==== RECORDS TO PROCESS ====

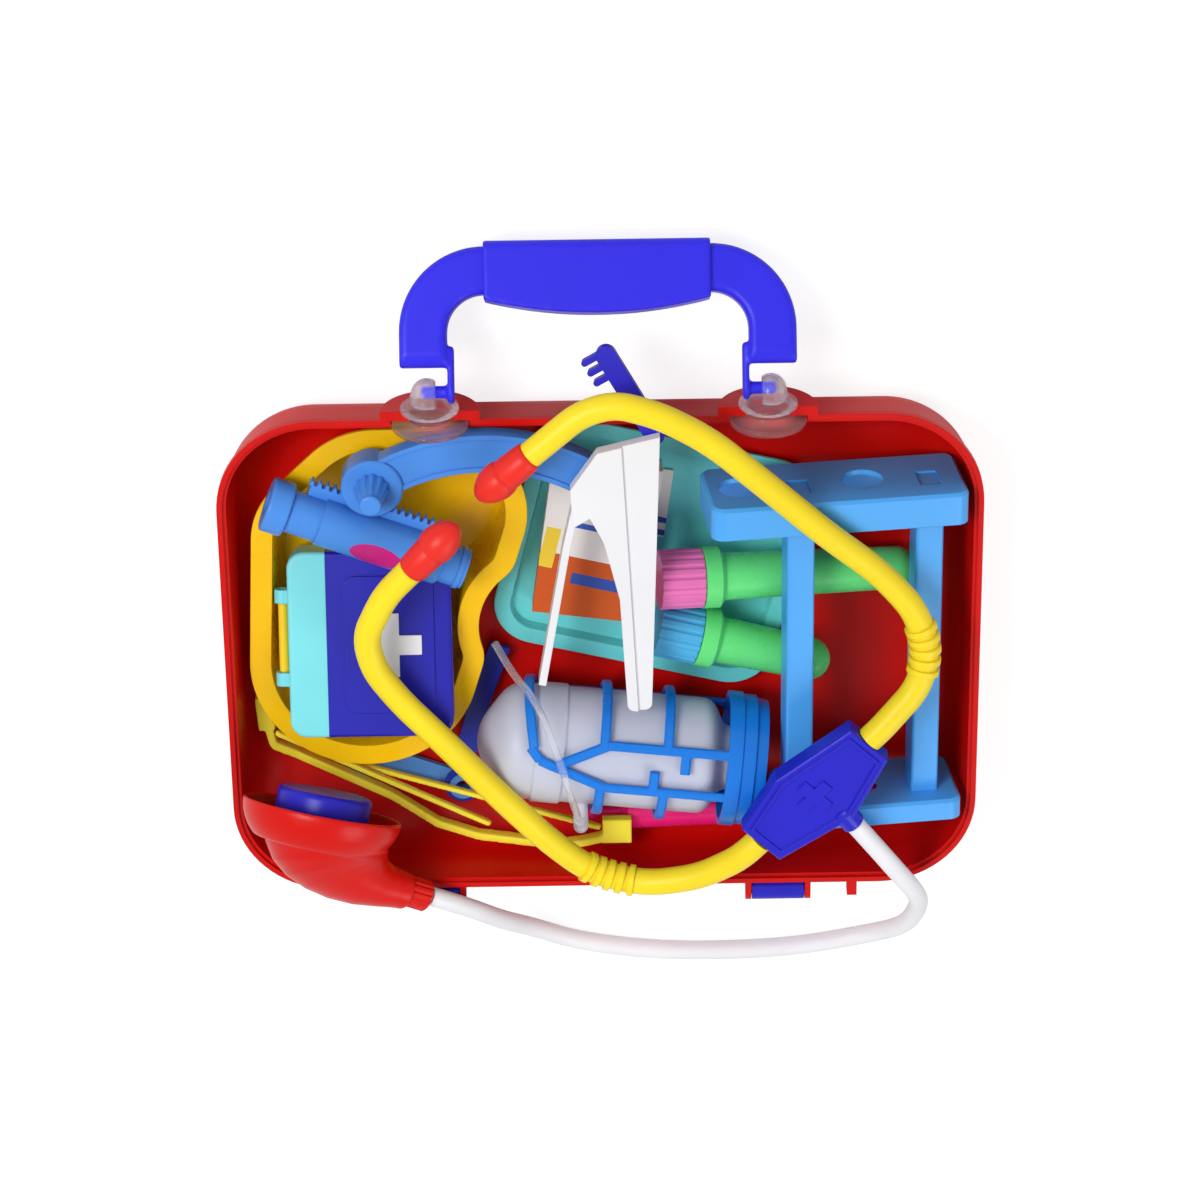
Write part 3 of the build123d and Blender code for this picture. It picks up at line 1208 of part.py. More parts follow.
# bend plane: local x runs back from the lip, local y towards the collar, local z down
bend_down = CHEST_AXIS.cross(Vector(*COLLAR_TIP) - Vector(*CHEST_AT)).normalized()
BEND = Plane(origin=CHEST_AT, x_dir=CHEST_AXIS * -1, z_dir=bend_down)
hose_dir = BEND.to_local_coords(Vector(*hose_route[-2]) - Vector(*hose_route[-1]) + Vector(*CHEST_AT))
NECK_TURN = degrees(atan2(hose_dir.Y, hose_dir.X))
neck_dir = (BEND.x_dir * cos(radians(NECK_TURN)) + BEND.y_dir * sin(radians(NECK_TURN))).normalized()
tip_local = BEND.to_local_coords(Vector(*COLLAR_TIP))
neck_back = REST - COLLAR_BASE
NECK_END = (tip_local.X - neck_back * cos(radians(NECK_TURN)),
            tip_local.Y - neck_back * sin(radians(NECK_TURN)))


def bend_plane(back, across, turn):
    """Plane across the bell: its middle in the bend plane and the turn of its normal."""
    normal = BEND.x_dir * cos(radians(turn)) + BEND.y_dir * sin(radians(turn))
    return Plane(origin=BEND.from_local_coords((back, across, 0)), x_dir=bend_down, z_dir=normal)


def bell_half(inset):
    """Half profile of the bell behind its lip: local x runs back from the lip, local y is the radius."""
    with BuildSketch(BEND) as half:
        with BuildLine():
            Polyline((0, 0), (0, BODY_R - inset), (LIP_LONG, BODY_R - 0.8 - inset))
            Spline((LIP_LONG, BODY_R - 0.8 - inset), (18.0, 22.5 - inset), (BELL_DEEP - inset, 0),
                   tangents=((1, -0.1), (0, -1)))
            Line((BELL_DEEP - inset, 0), (0, 0))
        make_face()
    return half.sketch


def chest_shell(name, side):
    """Half of the bell, above (side -1) or below (side 1) its seam."""
    axis = Axis(CHEST_AT, CHEST_AXIS)
    with BuildPart() as shell:
        revolve(bell_half(0), axis=axis)
        # lip band
        with BuildSketch(BEND):
            with BuildLine():
                Polyline((0, 0), (0, LIP_R - LIP_EDGE), (LIP_EDGE, LIP_R), (LIP_LONG - LIP_EDGE, LIP_R),
                         (LIP_LONG, LIP_R - LIP_EDGE), (LIP_LONG, 0), close=True)
            make_face()
        revolve(axis=axis)
        # cone that leads over to the neck, then the neck itself
        cone_run = Vector(*NECK_END) - Vector(*CONE_FROM)
        cone_turn = degrees(atan2(cone_run.Y, cone_run.X))
        with BuildSketch(bend_plane(*CONE_FROM, cone_turn)):
            Circle(CONE_R)
        extrude(amount=cone_run.length - NECK_L, taper=degrees(atan2(CONE_R - NECK_END_R, cone_run.length)))
        with BuildSketch(bend_plane(*NECK_END, NECK_TURN)):
            Circle(NECK_END_R)
        extrude(amount=-2 * NECK_L)
        revolve(bell_half(CHEST_WALL), axis=axis, mode=Mode.SUBTRACT)
        with BuildSketch(BEND):
            Rectangle(300, 300)
        extrude(amount=side * 150, mode=Mode.INTERSECT)
    save(shell.part, name)


chest_shell("chest_shell_upper", -1)
chest_shell("chest_shell_lower", 1)

with BuildPart() as chest_diaphragm:
    with BuildSketch(bend_plane(DIAPHRAGM_DEEP - 2.0, 0, 0)):
        Circle(DIAPHRAGM_R)
    extrude(amount=2.0)
    with BuildSketch(bend_plane(-KNOB_OUT, 0, 0)):
        Circle(KNOB_R)
    extrude(amount=KNOB_OUT + DIAPHRAGM_DEEP - 2.0)
    fillet(chest_diaphragm.edges().filter_by(GeomType.CIRCLE).sort_by(Axis(CHEST_AT, CHEST_AXIS))[-1], 2.5)
save(chest_diaphragm.part, "chest_diaphragm")

with BuildPart() as chest_collar:
    collar_plane = Plane(origin=Vector(*COLLAR_TIP) + neck_dir * COLLAR_BASE, z_dir=neck_dir)
    with BuildSketch(collar_plane):
        Circle(COLLAR_R)
    extrude(amount=COLLAR_L)
    chamfer(chest_collar.edges().filter_by(GeomType.CIRCLE), 0.7)
    with BuildSketch(collar_plane):
        with PolarLocations(COLLAR_R + 0.3, 14):
            Circle(0.8)
    extrude(amount=COLLAR_L, mode=Mode.SUBTRACT)
save(chest_collar.part, "chest_collar")
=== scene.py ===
"""Looks of the open toy doctor case: materials, cords, small moulded details, light and camera. Metres."""
from math import cos, pi, radians, sin

import bmesh
import bpy
from mathutils import Matrix, Vector


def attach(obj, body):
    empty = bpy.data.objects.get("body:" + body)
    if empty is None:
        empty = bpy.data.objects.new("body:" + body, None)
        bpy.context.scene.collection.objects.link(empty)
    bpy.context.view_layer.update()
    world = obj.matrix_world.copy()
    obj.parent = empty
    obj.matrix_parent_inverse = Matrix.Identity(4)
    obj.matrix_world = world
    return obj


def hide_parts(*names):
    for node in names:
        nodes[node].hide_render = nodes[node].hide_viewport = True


TILT = radians(28.0)      # the view leans this far off straight down
CASE_TOP = 0.038          # rim plane above the table

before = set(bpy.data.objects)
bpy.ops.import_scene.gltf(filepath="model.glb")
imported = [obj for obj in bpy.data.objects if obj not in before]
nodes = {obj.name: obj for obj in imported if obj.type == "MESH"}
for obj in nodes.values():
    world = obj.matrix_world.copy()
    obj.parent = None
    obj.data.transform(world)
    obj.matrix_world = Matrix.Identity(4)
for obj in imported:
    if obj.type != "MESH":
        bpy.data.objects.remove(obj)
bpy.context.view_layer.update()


# ------------------------------------------------------------------ materials
def lin(*rgb):
    """sRGB 0-255 to linear."""
    out = []
    for c in rgb:
        c /= 255
        out.append(c / 12.92 if c <= 0.04045 else ((c + 0.055) / 1.055) ** 2.4)
    return out


def new_material(name):
    mat = bpy.data.materials.new(name)
    mat.use_nodes = True
    nt = mat.node_tree
    bsdf = nt.nodes["Principled BSDF"]
    return mat, nt, bsdf


def node(nt, kind, inputs=(), **props):
    n = nt.nodes.new(kind)
    for key, value in props.items():
        setattr(n, key, value)
    for key, value in dict(inputs).items():
        if isinstance(value, bpy.types.NodeSocket):
            nt.links.new(value, n.inputs[key])
        else:
            n.inputs[key].default_value = value
    return n


def ramp(nt, fac, stops):
    r = nt.nodes.new("ShaderNodeValToRGB")
    nt.links.new(fac, r.inputs["Fac"])
    while len(r.color_ramp.elements) < len(stops):
        r.color_ramp.elements.new(0.5)
    for e, (pos, col) in zip(r.color_ramp.elements, stops):
        e.position = pos
        e.color = (*col, 1.0)
    return r


def surface(nt, bsdf, rough, grain, bevel, rough_scale=140.0):
    """Uneven gloss, a faint moulded grain and softened edges."""
    coord = node(nt, "ShaderNodeTexCoord").outputs["Object"]
    cloud = node(nt, "ShaderNodeTexNoise", {"Vector": coord, "Scale": rough_scale, "Detail": 3.0})
    span = node(nt, "ShaderNodeMapRange", {"Value": cloud.outputs["Fac"], "To Min": rough - 0.05,
                                           "To Max": rough + 0.07})
    nt.links.new(span.outputs["Result"], bsdf.inputs["Roughness"])
    fine = node(nt, "ShaderNodeTexNoise", {"Vector": coord, "Scale": 900.0, "Detail": 2.0})
    edge = node(nt, "ShaderNodeBevel", {"Radius": bevel}, samples=4)
    bump = node(nt, "ShaderNodeBump", {"Height": fine.outputs["Fac"], "Strength": grain, "Distance": 0.0004,
                                       "Normal": edge.outputs["Normal"]})
    nt.links.new(bump.outputs["Normal"], bsdf.inputs["Normal"])
    return coord


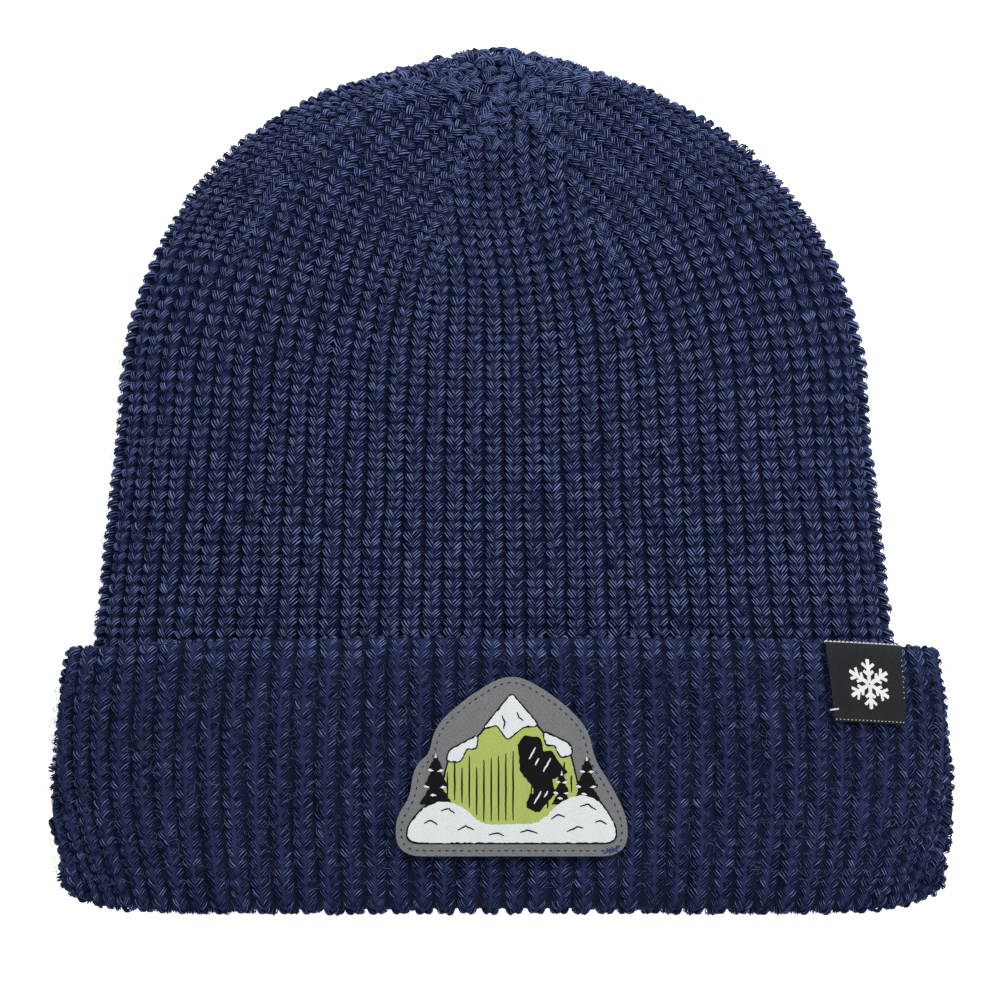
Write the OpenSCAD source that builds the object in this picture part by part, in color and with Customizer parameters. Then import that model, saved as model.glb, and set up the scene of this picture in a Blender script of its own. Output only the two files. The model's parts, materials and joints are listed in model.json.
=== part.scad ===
// Chunky rib-knit beanie with a turned-up cuff, a sewn badge and a folded side label.
// It lies flat on its back: X runs across, Y runs from the hem to the crown and Z is up,
// out of the front of the hat. The origin is at the middle of its box, on the ground.
//
// The whole hat is one knitted tube. A place on it is given by two counts: the rib column,
// from the middle of the front (positive to +X), and the course, counted from the line where
// the cuff ends. Courses above 0 climb the body and the crown. Courses below 0 go down inside
// the cuff, turn around the hem and climb the outside of the cuff.

/* [Knit] */
// Ribs around the hat
ribs = 80; // [72:4:88]
// Thickness of the rib fabric
fabric_t = 4.2; // [3.6:0.1:4.6]
// Air between two layers of fabric
layer_gap = 0.8; // [0.6:0.1:1.2]
// Squareness of the flattened tube's section, 2 is an ellipse
section_n = 3; // [2.4:0.1:4]

/* [Cuff] */
// Width of the cuff lying flat
cuff_w = 220; // [210:1:230]
// Height of the turned-up cuff
cuff_h = 67.5; // [60:0.5:75]
// Thickness of the hat at the cuff, lying flat
cuff_stack = 28; // [26:0.5:32]
// How far the cuff narrows at its top edge, each side
cuff_taper = 3; // [0:0.5:5]
// How far the hem rises at the side folds
corner_lift = 4; // [2:0.5:10]
// How far the cuff's top edge drops at the side folds
edge_bow = 3; // [0:0.5:5]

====

- DIRECTION -
The first line to be transcribed is the one containing "chamfer(chest_collar.edges().filter_by(GeomType.CIRCLE), 0.7)", and the last is the one containing "if empty is". Transcribe exactly those lines and nothing else.

- PROBLEM SOLUTION -
    chamfer(chest_collar.edges().filter_by(GeomType.CIRCLE), 0.7)
    with BuildSketch(collar_plane):
        with PolarLocations(COLLAR_R + 0.3, 14):
            Circle(0.8)
    extrude(amount=COLLAR_L, mode=Mode.SUBTRACT)
save(chest_collar.part, "chest_collar")
=== scene.py ===
"""Looks of the open toy doctor case: materials, cords, small moulded details, light and camera. Metres."""
from math import cos, pi, radians, sin

import bmesh
import bpy
from mathutils import Matrix, Vector


def attach(obj, body):
    empty = bpy.data.objects.get("body:" + body)
    if empty is None:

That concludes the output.